== Data for the task ==

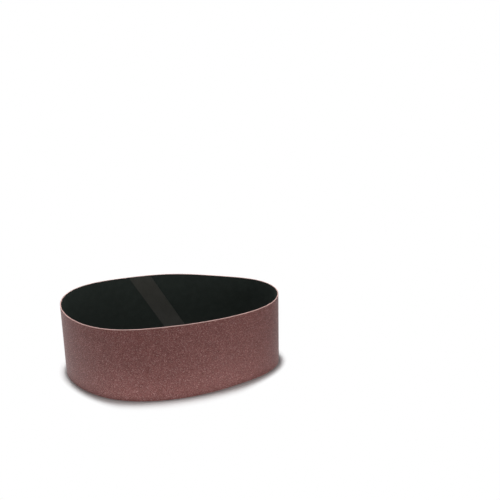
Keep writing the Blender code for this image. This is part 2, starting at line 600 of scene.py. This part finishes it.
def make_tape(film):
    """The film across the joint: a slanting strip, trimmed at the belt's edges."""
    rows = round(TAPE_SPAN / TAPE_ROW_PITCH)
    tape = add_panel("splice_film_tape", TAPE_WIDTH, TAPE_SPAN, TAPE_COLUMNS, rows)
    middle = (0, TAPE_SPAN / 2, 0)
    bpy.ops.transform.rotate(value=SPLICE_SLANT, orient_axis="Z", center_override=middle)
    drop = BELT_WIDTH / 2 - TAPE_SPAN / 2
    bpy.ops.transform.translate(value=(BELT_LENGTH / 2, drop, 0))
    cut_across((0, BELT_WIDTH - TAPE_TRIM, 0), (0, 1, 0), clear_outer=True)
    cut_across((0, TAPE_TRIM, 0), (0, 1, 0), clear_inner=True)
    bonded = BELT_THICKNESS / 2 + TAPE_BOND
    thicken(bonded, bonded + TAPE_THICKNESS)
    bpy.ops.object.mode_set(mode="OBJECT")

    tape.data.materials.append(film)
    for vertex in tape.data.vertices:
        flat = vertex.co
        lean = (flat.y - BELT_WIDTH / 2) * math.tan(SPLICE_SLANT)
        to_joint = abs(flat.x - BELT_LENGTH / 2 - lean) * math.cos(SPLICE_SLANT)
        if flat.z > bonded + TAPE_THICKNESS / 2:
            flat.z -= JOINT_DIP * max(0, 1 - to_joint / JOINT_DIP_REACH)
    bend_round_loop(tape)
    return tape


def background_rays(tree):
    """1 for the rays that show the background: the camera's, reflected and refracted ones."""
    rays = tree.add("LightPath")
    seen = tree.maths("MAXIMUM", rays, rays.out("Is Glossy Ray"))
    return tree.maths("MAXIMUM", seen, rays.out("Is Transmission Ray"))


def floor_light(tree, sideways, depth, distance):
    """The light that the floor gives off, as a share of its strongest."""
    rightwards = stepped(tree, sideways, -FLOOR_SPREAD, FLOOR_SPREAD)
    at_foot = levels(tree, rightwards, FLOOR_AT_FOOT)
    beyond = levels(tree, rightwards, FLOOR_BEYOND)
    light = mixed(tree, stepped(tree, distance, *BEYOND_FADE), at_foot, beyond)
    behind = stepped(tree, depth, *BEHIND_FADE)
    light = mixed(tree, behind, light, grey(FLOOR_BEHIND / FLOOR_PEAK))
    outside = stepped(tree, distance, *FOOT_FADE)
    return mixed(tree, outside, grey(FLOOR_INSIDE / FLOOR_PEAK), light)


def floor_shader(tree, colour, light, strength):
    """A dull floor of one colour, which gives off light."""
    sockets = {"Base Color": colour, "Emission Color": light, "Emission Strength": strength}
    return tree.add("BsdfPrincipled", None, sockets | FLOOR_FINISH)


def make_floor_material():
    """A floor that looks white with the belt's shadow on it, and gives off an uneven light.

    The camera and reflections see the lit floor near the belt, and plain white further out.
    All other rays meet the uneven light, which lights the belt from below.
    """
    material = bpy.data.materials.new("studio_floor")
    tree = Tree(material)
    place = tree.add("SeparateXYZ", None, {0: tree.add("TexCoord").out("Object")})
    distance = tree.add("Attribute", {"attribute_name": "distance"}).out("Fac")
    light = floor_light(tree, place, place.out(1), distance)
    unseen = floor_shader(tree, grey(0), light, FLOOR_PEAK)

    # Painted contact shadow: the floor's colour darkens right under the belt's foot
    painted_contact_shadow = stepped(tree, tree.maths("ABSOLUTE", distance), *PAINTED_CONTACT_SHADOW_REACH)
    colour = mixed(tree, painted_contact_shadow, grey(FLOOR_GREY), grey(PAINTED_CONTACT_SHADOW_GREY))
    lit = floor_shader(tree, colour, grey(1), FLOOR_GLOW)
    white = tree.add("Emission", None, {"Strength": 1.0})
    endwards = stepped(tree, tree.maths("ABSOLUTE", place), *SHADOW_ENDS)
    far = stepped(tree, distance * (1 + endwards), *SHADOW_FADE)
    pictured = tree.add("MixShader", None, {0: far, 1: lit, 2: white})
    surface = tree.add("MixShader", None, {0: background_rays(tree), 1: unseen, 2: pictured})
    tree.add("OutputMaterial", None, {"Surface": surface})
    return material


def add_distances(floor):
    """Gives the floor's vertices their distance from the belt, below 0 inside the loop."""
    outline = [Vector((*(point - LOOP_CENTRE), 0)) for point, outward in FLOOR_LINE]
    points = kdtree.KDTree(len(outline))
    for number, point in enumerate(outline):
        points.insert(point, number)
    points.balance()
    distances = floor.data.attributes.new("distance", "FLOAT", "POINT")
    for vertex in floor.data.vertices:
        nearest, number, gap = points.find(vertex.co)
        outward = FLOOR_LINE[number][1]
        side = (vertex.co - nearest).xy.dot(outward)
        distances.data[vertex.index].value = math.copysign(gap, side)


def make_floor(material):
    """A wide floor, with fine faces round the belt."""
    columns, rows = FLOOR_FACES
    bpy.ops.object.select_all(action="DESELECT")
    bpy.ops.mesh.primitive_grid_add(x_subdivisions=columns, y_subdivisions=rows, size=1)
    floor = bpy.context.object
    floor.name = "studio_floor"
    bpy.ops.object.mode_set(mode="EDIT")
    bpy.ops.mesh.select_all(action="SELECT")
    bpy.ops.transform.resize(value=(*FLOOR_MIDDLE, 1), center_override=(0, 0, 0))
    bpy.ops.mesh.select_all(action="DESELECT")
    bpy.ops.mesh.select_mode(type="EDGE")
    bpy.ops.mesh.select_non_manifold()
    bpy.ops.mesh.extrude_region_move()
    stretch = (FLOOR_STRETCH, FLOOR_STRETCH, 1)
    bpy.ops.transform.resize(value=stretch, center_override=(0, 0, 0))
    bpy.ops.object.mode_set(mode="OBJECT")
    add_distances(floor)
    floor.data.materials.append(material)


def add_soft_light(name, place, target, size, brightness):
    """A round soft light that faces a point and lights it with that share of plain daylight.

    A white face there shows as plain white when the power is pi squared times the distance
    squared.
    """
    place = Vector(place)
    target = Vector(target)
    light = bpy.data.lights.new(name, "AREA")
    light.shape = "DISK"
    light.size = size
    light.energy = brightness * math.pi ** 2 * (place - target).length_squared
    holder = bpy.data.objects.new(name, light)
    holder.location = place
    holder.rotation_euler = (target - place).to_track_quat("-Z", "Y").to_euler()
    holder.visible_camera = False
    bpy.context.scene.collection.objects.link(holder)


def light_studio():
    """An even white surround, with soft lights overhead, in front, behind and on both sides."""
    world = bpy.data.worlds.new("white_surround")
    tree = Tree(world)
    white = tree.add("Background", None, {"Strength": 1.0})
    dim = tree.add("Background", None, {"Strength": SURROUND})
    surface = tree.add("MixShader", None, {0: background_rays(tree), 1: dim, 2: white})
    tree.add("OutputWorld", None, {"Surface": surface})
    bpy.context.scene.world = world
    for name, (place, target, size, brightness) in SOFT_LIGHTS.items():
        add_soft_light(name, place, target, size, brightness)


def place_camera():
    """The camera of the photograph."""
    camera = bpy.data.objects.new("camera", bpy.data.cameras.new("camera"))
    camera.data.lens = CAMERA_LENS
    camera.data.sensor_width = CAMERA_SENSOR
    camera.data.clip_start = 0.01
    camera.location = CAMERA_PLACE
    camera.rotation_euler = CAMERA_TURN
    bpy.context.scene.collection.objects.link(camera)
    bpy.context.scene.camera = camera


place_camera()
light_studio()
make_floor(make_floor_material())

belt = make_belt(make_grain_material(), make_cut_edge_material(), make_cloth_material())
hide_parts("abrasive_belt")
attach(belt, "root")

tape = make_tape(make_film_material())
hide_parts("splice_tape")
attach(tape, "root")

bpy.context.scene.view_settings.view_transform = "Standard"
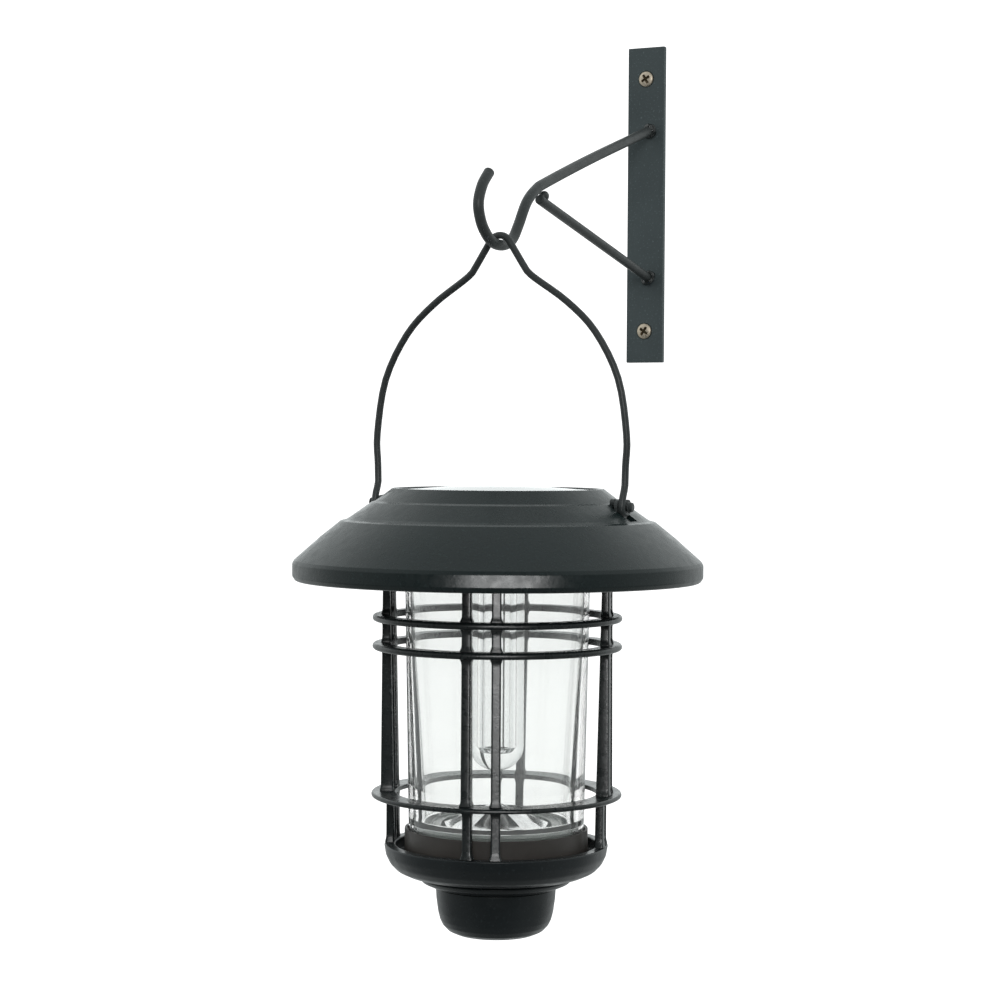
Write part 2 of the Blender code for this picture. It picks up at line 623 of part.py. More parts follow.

===

Description of the task> Pick out every line holding the string "this" and return it.

Finished answer>
Keep writing the Blender code for this image. This is part 2, starting at line 600 of scene.py. This part finishes it.
Write part 2 of the Blender code for this picture. It picks up at line 623 of part.py. More parts follow.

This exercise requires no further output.